------ Supplied information

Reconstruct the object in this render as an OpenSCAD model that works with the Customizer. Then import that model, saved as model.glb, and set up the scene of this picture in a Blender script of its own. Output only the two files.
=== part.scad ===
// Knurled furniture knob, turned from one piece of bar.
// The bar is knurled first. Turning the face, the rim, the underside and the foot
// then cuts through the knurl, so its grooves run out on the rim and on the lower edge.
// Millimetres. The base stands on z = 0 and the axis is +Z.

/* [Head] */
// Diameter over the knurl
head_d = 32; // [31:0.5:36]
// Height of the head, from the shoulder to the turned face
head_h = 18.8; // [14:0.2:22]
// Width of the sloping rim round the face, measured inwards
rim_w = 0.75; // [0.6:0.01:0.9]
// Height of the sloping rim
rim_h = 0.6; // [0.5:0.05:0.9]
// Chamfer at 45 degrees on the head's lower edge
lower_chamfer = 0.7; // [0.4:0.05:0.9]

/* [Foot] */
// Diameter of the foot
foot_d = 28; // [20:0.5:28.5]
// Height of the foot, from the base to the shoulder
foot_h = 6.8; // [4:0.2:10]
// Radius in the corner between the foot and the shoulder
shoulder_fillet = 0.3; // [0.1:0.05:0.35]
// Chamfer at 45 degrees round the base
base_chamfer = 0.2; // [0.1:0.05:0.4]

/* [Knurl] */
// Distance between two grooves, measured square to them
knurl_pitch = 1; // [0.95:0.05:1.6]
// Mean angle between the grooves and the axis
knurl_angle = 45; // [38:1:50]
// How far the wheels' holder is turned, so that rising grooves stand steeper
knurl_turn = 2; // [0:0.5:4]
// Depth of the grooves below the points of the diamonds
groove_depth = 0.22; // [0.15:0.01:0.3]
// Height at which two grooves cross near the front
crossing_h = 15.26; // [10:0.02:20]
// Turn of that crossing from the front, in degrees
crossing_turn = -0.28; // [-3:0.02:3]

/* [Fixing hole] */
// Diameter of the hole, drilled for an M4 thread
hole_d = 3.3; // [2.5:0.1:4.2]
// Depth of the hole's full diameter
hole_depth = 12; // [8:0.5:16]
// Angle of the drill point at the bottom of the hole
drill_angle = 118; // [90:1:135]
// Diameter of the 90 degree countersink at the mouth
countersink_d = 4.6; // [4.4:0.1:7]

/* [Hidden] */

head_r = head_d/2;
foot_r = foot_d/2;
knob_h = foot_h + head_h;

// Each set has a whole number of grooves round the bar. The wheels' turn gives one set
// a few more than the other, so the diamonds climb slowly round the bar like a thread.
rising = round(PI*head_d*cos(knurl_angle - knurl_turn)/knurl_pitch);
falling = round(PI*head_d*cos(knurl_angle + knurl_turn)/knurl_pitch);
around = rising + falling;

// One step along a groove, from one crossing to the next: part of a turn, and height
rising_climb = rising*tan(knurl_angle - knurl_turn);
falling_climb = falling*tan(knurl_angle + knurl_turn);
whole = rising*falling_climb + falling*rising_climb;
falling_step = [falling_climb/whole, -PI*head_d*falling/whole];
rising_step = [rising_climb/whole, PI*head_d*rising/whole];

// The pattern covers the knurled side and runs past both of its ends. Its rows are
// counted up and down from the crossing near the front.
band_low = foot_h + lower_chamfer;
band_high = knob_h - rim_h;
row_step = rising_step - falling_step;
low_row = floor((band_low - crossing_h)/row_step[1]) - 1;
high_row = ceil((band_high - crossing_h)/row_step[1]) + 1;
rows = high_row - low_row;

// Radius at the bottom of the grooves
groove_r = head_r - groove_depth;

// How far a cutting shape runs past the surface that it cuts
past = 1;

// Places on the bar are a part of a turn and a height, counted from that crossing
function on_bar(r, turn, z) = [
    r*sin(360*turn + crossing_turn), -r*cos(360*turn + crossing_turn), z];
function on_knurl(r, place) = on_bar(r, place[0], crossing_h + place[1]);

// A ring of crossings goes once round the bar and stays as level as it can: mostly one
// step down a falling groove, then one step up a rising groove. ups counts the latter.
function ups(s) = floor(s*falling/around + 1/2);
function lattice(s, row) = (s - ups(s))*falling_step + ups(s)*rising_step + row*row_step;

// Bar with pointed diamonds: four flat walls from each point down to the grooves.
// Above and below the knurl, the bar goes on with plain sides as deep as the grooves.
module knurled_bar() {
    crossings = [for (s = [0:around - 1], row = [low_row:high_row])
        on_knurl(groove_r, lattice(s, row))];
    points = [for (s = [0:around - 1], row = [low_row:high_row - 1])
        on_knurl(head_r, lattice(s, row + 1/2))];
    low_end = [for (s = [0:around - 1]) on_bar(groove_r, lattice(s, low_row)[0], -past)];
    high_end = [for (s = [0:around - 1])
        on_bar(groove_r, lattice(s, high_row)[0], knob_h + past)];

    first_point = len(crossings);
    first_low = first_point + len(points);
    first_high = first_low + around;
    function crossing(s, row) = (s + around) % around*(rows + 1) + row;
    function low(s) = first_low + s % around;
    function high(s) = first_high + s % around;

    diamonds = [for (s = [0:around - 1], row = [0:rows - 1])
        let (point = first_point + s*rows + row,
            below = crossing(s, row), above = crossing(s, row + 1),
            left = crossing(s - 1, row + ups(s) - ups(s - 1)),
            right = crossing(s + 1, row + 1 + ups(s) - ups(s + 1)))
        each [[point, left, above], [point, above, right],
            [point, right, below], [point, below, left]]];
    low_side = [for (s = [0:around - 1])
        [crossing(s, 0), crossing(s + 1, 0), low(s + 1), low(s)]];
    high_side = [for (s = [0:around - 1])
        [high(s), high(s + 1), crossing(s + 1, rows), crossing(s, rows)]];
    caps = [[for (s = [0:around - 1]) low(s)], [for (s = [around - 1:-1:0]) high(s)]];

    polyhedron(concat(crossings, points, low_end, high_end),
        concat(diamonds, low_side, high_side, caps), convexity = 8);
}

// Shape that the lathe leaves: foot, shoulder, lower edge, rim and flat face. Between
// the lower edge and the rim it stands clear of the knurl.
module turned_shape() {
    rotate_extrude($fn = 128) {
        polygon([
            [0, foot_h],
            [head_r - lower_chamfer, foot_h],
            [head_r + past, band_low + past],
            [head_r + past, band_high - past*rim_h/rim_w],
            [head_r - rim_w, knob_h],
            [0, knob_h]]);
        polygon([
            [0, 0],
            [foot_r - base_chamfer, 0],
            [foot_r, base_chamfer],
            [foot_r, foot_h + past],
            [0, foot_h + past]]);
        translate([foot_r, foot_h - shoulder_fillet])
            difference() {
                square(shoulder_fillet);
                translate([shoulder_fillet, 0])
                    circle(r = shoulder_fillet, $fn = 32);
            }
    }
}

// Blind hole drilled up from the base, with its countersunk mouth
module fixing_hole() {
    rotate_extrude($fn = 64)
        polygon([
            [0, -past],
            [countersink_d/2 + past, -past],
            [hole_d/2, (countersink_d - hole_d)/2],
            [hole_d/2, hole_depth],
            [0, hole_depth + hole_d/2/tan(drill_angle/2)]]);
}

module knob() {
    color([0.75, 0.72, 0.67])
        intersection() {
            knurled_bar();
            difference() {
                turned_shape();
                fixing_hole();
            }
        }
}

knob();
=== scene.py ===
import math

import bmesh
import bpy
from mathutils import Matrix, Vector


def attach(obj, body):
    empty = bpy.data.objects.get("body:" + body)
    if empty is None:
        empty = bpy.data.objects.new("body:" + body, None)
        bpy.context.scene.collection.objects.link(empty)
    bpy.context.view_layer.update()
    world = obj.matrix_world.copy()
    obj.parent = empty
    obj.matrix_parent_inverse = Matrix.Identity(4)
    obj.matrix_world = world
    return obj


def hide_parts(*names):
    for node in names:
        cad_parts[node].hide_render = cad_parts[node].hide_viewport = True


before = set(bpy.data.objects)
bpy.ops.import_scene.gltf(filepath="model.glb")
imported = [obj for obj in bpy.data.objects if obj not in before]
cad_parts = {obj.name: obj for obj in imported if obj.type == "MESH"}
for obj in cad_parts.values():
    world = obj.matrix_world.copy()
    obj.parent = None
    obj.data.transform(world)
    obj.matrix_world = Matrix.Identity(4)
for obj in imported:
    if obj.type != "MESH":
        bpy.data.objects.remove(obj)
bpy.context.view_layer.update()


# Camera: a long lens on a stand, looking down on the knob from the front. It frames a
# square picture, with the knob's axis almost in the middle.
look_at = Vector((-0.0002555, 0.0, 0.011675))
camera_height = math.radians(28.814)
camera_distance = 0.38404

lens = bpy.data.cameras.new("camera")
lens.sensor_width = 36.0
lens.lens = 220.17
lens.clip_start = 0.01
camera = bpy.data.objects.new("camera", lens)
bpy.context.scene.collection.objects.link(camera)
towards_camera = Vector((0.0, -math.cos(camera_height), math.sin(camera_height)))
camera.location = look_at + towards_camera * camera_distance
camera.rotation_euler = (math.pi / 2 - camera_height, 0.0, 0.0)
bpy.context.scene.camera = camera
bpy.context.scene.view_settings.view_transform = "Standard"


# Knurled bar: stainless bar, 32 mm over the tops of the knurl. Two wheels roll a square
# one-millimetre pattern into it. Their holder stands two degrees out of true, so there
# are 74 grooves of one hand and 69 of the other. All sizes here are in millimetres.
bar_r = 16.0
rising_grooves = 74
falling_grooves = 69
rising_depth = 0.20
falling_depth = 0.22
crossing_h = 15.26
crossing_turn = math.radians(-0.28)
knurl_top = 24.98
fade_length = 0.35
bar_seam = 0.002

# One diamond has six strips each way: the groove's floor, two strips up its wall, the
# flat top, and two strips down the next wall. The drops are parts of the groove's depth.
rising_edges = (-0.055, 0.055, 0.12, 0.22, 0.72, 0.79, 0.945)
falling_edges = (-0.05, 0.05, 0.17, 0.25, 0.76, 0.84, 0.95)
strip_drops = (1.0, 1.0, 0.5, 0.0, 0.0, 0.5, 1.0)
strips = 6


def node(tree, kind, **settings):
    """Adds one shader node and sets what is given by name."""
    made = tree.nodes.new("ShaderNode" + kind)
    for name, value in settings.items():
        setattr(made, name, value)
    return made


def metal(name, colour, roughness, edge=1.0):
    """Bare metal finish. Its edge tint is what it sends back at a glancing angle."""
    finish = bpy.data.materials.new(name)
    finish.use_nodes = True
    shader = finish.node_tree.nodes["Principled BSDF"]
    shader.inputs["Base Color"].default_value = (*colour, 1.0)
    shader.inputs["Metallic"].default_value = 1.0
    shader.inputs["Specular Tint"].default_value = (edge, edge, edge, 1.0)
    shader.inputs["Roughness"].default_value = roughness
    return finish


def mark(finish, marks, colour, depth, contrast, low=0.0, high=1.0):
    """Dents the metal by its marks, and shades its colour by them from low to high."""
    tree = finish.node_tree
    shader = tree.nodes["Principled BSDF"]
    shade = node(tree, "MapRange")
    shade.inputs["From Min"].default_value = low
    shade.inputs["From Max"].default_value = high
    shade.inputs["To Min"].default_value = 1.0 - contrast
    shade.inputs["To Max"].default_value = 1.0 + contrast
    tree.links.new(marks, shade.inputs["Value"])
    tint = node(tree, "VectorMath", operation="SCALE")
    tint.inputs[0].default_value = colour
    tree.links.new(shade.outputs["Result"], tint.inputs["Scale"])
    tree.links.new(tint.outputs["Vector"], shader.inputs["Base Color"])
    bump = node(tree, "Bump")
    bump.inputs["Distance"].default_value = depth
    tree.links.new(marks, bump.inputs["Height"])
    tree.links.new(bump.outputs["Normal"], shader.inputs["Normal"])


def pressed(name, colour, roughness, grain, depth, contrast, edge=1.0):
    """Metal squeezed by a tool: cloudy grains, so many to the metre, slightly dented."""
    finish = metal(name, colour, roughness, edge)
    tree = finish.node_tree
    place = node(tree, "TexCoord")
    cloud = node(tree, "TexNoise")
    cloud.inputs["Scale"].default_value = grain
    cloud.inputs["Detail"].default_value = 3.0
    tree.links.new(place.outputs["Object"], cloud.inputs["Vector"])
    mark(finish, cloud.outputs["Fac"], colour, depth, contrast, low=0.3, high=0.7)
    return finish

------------

Exactly the lines from the line that has "its countersunk mouth" through the line that has "bpy.data.objects.remove(obj)" are to be repeated, both included, with nothing added.

// Blind hole drilled up from the base, with its countersunk mouth
module fixing_hole() {
    rotate_extrude($fn = 64)
        polygon([
            [0, -past],
            [countersink_d/2 + past, -past],
            [hole_d/2, (countersink_d - hole_d)/2],
            [hole_d/2, hole_depth],
            [0, hole_depth + hole_d/2/tan(drill_angle/2)]]);
}

module knob() {
    color([0.75, 0.72, 0.67])
        intersection() {
            knurled_bar();
            difference() {
                turned_shape();
                fixing_hole();
            }
        }
}

knob();
=== scene.py ===
import math

import bmesh
import bpy
from mathutils import Matrix, Vector


def attach(obj, body):
    empty = bpy.data.objects.get("body:" + body)
    if empty is None:
        empty = bpy.data.objects.new("body:" + body, None)
        bpy.context.scene.collection.objects.link(empty)
    bpy.context.view_layer.update()
    world = obj.matrix_world.copy()
    obj.parent = empty
    obj.matrix_parent_inverse = Matrix.Identity(4)
    obj.matrix_world = world
    return obj


def hide_parts(*names):
    for node in names:
        cad_parts[node].hide_render = cad_parts[node].hide_viewport = True


before = set(bpy.data.objects)
bpy.ops.import_scene.gltf(filepath="model.glb")
imported = [obj for obj in bpy.data.objects if obj not in before]
cad_parts = {obj.name: obj for obj in imported if obj.type == "MESH"}
for obj in cad_parts.values():
    world = obj.matrix_world.copy()
    obj.parent = None
    obj.data.transform(world)
    obj.matrix_world = Matrix.Identity(4)
for obj in imported:
    if obj.type != "MESH":
        bpy.data.objects.remove(obj)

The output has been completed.